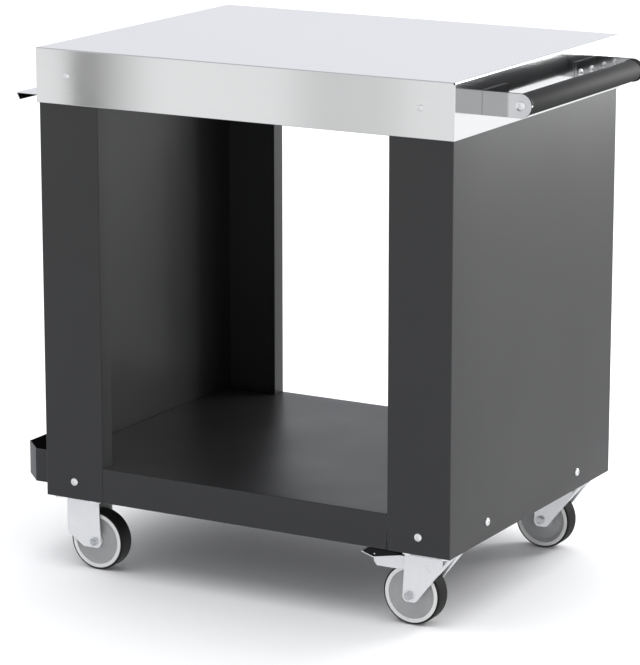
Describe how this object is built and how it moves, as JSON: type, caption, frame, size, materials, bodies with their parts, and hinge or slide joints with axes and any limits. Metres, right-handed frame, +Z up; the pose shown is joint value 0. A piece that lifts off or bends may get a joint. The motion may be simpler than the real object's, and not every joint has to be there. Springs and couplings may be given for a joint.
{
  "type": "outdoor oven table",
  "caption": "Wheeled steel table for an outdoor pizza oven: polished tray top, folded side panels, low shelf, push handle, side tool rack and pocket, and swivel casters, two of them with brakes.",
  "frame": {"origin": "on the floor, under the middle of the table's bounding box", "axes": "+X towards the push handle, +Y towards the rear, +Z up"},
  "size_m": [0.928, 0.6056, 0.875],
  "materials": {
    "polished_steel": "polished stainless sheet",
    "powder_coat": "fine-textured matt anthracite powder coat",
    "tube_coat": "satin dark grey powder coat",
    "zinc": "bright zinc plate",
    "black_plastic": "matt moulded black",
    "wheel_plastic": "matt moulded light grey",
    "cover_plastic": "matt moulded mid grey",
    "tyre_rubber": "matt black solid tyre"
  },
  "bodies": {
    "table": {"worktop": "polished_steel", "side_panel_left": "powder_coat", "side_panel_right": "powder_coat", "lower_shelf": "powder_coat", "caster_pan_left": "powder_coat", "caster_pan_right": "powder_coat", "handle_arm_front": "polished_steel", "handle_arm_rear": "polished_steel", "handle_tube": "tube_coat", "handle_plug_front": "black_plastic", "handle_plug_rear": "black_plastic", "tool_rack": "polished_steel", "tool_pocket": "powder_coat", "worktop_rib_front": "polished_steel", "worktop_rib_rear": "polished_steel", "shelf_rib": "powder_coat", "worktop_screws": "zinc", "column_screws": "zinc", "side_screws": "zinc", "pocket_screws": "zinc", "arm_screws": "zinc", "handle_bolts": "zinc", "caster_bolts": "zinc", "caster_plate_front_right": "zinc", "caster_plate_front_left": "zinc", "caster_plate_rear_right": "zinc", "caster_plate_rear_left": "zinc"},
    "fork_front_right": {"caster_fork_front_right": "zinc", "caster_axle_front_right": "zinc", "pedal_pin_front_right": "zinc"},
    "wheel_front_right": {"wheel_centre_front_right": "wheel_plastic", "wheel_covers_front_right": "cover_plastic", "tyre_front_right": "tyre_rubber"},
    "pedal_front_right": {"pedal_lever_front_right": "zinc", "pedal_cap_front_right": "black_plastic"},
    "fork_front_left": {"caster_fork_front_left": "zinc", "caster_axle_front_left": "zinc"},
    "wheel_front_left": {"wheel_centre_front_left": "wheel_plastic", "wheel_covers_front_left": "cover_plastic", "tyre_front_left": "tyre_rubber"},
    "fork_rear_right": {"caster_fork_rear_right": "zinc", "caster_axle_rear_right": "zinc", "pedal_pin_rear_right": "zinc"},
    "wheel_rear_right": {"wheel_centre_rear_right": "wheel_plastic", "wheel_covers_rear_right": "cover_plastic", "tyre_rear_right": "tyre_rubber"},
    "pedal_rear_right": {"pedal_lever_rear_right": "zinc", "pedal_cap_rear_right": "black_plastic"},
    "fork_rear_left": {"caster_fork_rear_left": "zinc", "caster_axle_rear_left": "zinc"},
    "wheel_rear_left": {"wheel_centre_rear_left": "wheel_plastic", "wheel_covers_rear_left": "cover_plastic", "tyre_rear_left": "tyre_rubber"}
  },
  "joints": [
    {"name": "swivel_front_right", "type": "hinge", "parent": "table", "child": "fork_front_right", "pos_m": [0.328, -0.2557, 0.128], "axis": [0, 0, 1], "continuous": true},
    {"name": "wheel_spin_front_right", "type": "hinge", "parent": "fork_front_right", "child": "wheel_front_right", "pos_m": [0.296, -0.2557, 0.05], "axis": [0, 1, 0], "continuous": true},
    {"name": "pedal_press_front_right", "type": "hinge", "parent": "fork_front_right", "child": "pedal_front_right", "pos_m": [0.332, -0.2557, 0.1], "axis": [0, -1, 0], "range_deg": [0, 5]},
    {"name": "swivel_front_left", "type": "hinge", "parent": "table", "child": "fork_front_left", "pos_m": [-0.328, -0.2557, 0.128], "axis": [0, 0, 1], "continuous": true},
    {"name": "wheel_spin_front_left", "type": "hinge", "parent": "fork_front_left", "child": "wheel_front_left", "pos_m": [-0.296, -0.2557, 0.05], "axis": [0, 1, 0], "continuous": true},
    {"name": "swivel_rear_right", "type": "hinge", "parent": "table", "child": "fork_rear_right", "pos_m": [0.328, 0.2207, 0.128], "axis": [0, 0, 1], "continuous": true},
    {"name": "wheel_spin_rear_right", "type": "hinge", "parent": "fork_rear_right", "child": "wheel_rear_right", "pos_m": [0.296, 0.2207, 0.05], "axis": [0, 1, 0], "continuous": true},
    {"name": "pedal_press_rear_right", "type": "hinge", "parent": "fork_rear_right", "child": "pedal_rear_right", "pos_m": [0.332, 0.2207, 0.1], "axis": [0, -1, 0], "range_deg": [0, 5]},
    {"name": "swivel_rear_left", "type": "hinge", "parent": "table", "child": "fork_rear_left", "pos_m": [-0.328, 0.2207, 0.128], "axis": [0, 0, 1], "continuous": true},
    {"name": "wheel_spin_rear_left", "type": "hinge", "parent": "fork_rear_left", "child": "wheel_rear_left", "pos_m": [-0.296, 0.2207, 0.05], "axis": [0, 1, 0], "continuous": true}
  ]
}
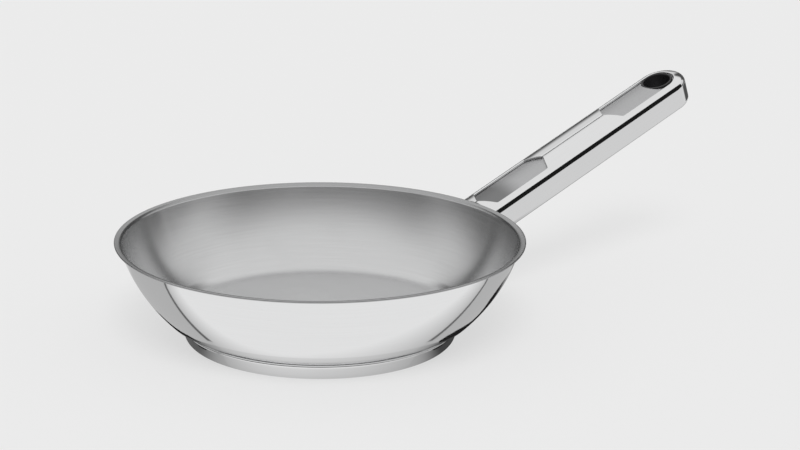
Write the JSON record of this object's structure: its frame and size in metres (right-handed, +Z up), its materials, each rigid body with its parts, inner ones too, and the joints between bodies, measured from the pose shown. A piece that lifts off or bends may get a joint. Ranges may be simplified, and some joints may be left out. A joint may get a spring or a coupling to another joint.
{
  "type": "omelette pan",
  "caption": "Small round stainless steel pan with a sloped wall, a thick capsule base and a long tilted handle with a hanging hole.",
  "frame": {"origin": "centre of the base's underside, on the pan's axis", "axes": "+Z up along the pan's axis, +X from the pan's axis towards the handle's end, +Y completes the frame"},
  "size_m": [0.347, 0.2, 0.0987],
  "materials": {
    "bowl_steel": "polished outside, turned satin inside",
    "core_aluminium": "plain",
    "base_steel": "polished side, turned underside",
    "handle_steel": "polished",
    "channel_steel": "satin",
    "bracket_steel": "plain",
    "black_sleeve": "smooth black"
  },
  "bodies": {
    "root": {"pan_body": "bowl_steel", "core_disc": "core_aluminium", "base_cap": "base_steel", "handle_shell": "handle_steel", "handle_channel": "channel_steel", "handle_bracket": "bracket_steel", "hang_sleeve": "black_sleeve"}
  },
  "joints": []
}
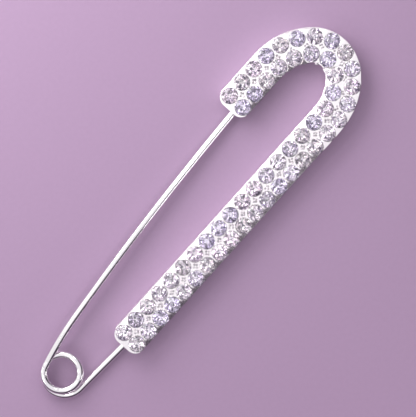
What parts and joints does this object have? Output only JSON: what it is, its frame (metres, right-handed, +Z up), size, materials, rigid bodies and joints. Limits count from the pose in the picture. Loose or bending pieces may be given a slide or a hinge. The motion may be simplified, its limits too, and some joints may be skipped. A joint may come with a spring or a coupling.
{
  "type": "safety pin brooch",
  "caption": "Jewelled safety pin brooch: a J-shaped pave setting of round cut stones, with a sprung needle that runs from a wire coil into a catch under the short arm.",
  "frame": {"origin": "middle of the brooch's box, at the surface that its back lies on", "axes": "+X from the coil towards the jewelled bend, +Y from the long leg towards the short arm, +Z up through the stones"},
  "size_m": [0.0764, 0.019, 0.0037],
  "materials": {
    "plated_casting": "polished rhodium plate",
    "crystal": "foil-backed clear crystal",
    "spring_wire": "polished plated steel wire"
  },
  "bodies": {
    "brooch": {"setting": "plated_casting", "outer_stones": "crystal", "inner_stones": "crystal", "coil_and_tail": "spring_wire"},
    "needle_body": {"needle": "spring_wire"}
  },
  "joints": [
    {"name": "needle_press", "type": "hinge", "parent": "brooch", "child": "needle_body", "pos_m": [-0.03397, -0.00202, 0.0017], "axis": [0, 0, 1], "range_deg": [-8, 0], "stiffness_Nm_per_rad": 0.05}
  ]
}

....................

Set task: Set out the complete listing exactly as shown.

Final answer:
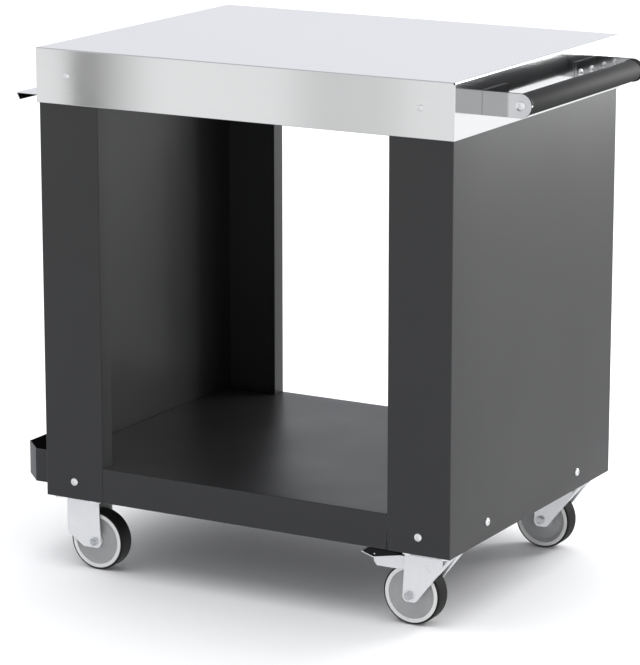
Describe how this object is built and how it moves, as JSON: type, caption, frame, size, materials, bodies with their parts, and hinge or slide joints with axes and any limits. Metres, right-handed frame, +Z up; the pose shown is joint value 0. A piece that lifts off or bends may get a joint. The motion may be simpler than the real object's, and not every joint has to be there. Springs and couplings may be given for a joint.
{
  "type": "outdoor oven table",
  "caption": "Wheeled steel table for an outdoor pizza oven: polished tray top, folded side panels, low shelf, push handle, side tool rack and pocket, and swivel casters, two of them with brakes.",
  "frame": {"origin": "on the floor, under the middle of the table's bounding box", "axes": "+X towards the push handle, +Y towards the rear, +Z up"},
  "size_m": [0.928, 0.6056, 0.875],
  "materials": {
    "polished_steel": "polished stainless sheet",
    "powder_coat": "fine-textured matt anthracite powder coat",
    "tube_coat": "satin dark grey powder coat",
    "zinc": "bright zinc plate",
    "black_plastic": "matt moulded black",
    "wheel_plastic": "matt moulded light grey",
    "cover_plastic": "matt moulded mid grey",
    "tyre_rubber": "matt black solid tyre"
  },
  "bodies": {
    "table": {"worktop": "polished_steel", "side_panel_left": "powder_coat", "side_panel_right": "powder_coat", "lower_shelf": "powder_coat", "caster_pan_left": "powder_coat", "caster_pan_right": "powder_coat", "handle_arm_front": "polished_steel", "handle_arm_rear": "polished_steel", "handle_tube": "tube_coat", "handle_plug_front": "black_plastic", "handle_plug_rear": "black_plastic", "tool_rack": "polished_steel", "tool_pocket": "powder_coat", "worktop_rib_front": "polished_steel", "worktop_rib_rear": "polished_steel", "shelf_rib": "powder_coat", "worktop_screws": "zinc", "column_screws": "zinc", "side_screws": "zinc", "pocket_screws": "zinc", "arm_screws": "zinc", "handle_bolts": "zinc", "caster_bolts": "zinc", "caster_plate_front_right": "zinc", "caster_plate_front_left": "zinc", "caster_plate_rear_right": "zinc", "caster_plate_rear_left": "zinc"},
    "fork_front_right": {"caster_fork_front_right": "zinc", "caster_axle_front_right": "zinc", "pedal_pin_front_right": "zinc"},
    "wheel_front_right": {"wheel_centre_front_right": "wheel_plastic", "wheel_covers_front_right": "cover_plastic", "tyre_front_right": "tyre_rubber"},
    "pedal_front_right": {"pedal_lever_front_right": "zinc", "pedal_cap_front_right": "black_plastic"},
    "fork_front_left": {"caster_fork_front_left": "zinc", "caster_axle_front_left": "zinc"},
    "wheel_front_left": {"wheel_centre_front_left": "wheel_plastic", "wheel_covers_front_left": "cover_plastic", "tyre_front_left": "tyre_rubber"},
    "fork_rear_right": {"caster_fork_rear_right": "zinc", "caster_axle_rear_right": "zinc", "pedal_pin_rear_right": "zinc"},
    "wheel_rear_right": {"wheel_centre_rear_right": "wheel_plastic", "wheel_covers_rear_right": "cover_plastic", "tyre_rear_right": "tyre_rubber"},
    "pedal_rear_right": {"pedal_lever_rear_right": "zinc", "pedal_cap_rear_right": "black_plastic"},
    "fork_rear_left": {"caster_fork_rear_left": "zinc", "caster_axle_rear_left": "zinc"},
    "wheel_rear_left": {"wheel_centre_rear_left": "wheel_plastic", "wheel_covers_rear_left": "cover_plastic", "tyre_rear_left": "tyre_rubber"}
  },
  "joints": [
    {"name": "swivel_front_right", "type": "hinge", "parent": "table", "child": "fork_front_right", "pos_m": [0.328, -0.2557, 0.128], "axis": [0, 0, 1], "continuous": true},
    {"name": "wheel_spin_front_right", "type": "hinge", "parent": "fork_front_right", "child": "wheel_front_right", "pos_m": [0.296, -0.2557, 0.05], "axis": [0, 1, 0], "continuous": true},
    {"name": "pedal_press_front_right", "type": "hinge", "parent": "fork_front_right", "child": "pedal_front_right", "pos_m": [0.332, -0.2557, 0.1], "axis": [0, -1, 0], "range_deg": [0, 5]},
    {"name": "swivel_front_left", "type": "hinge", "parent": "table", "child": "fork_front_left", "pos_m": [-0.328, -0.2557, 0.128], "axis": [0, 0, 1], "continuous": true},
    {"name": "wheel_spin_front_left", "type": "hinge", "parent": "fork_front_left", "child": "wheel_front_left", "pos_m": [-0.296, -0.2557, 0.05], "axis": [0, 1, 0], "continuous": true},
    {"name": "swivel_rear_right", "type": "hinge", "parent": "table", "child": "fork_rear_right", "pos_m": [0.328, 0.2207, 0.128], "axis": [0, 0, 1], "continuous": true},
    {"name": "wheel_spin_rear_right", "type": "hinge", "parent": "fork_rear_right", "child": "wheel_rear_right", "pos_m": [0.296, 0.2207, 0.05], "axis": [0, 1, 0], "continuous": true},
    {"name": "pedal_press_rear_right", "type": "hinge", "parent": "fork_rear_right", "child": "pedal_rear_right", "pos_m": [0.332, 0.2207, 0.1], "axis": [0, -1, 0], "range_deg": [0, 5]},
    {"name": "swivel_rear_left", "type": "hinge", "parent": "table", "child": "fork_rear_left", "pos_m": [-0.328, 0.2207, 0.128], "axis": [0, 0, 1], "continuous": true},
    {"name": "wheel_spin_rear_left", "type": "hinge", "parent": "fork_rear_left", "child": "wheel_rear_left", "pos_m": [-0.296, 0.2207, 0.05], "axis": [0, 1, 0], "continuous": true}
  ]
}
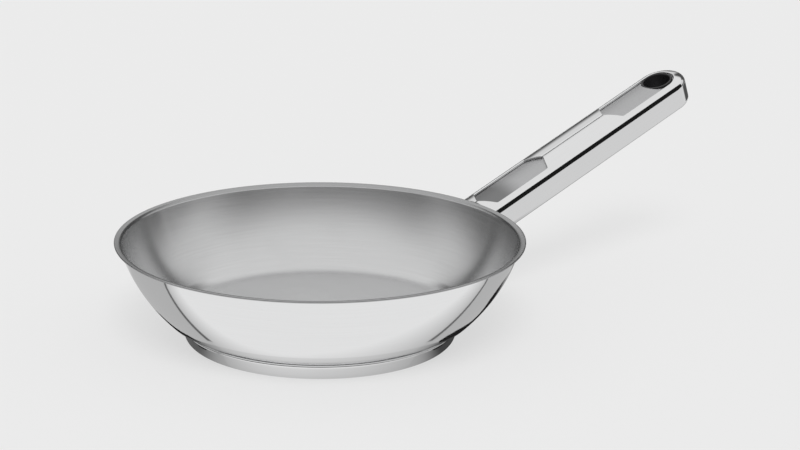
Write the JSON record of this object's structure: its frame and size in metres (right-handed, +Z up), its materials, each rigid body with its parts, inner ones too, and the joints between bodies, measured from the pose shown. A piece that lifts off or bends may get a joint. Ranges may be simplified, and some joints may be left out. A joint may get a spring or a coupling to another joint.
{
  "type": "omelette pan",
  "caption": "Small round stainless steel pan with a sloped wall, a thick capsule base and a long tilted handle with a hanging hole.",
  "frame": {"origin": "centre of the base's underside, on the pan's axis", "axes": "+Z up along the pan's axis, +X from the pan's axis towards the handle's end, +Y completes the frame"},
  "size_m": [0.347, 0.2, 0.0987],
  "materials": {
    "bowl_steel": "polished outside, turned satin inside",
    "core_aluminium": "plain",
    "base_steel": "polished side, turned underside",
    "handle_steel": "polished",
    "channel_steel": "satin",
    "bracket_steel": "plain",
    "black_sleeve": "smooth black"
  },
  "bodies": {
    "root": {"pan_body": "bowl_steel", "core_disc": "core_aluminium", "base_cap": "base_steel", "handle_shell": "handle_steel", "handle_channel": "channel_steel", "handle_bracket": "bracket_steel", "hang_sleeve": "black_sleeve"}
  },
  "joints": []
}
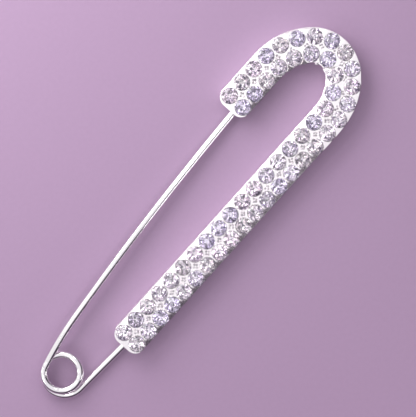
What parts and joints does this object have? Output only JSON: what it is, its frame (metres, right-handed, +Z up), size, materials, rigid bodies and joints. Limits count from the pose in the picture. Loose or bending pieces may be given a slide or a hinge. The motion may be simplified, its limits too, and some joints may be skipped. A joint may come with a spring or a coupling.
{
  "type": "safety pin brooch",
  "caption": "Jewelled safety pin brooch: a J-shaped pave setting of round cut stones, with a sprung needle that runs from a wire coil into a catch under the short arm.",
  "frame": {"origin": "middle of the brooch's box, at the surface that its back lies on", "axes": "+X from the coil towards the jewelled bend, +Y from the long leg towards the short arm, +Z up through the stones"},
  "size_m": [0.0764, 0.019, 0.0037],
  "materials": {
    "plated_casting": "polished rhodium plate",
    "crystal": "foil-backed clear crystal",
    "spring_wire": "polished plated steel wire"
  },
  "bodies": {
    "brooch": {"setting": "plated_casting", "outer_stones": "crystal", "inner_stones": "crystal", "coil_and_tail": "spring_wire"},
    "needle_body": {"needle": "spring_wire"}
  },
  "joints": [
    {"name": "needle_press", "type": "hinge", "parent": "brooch", "child": "needle_body", "pos_m": [-0.03397, -0.00202, 0.0017], "axis": [0, 0, 1], "range_deg": [-8, 0], "stiffness_Nm_per_rad": 0.05}
  ]
}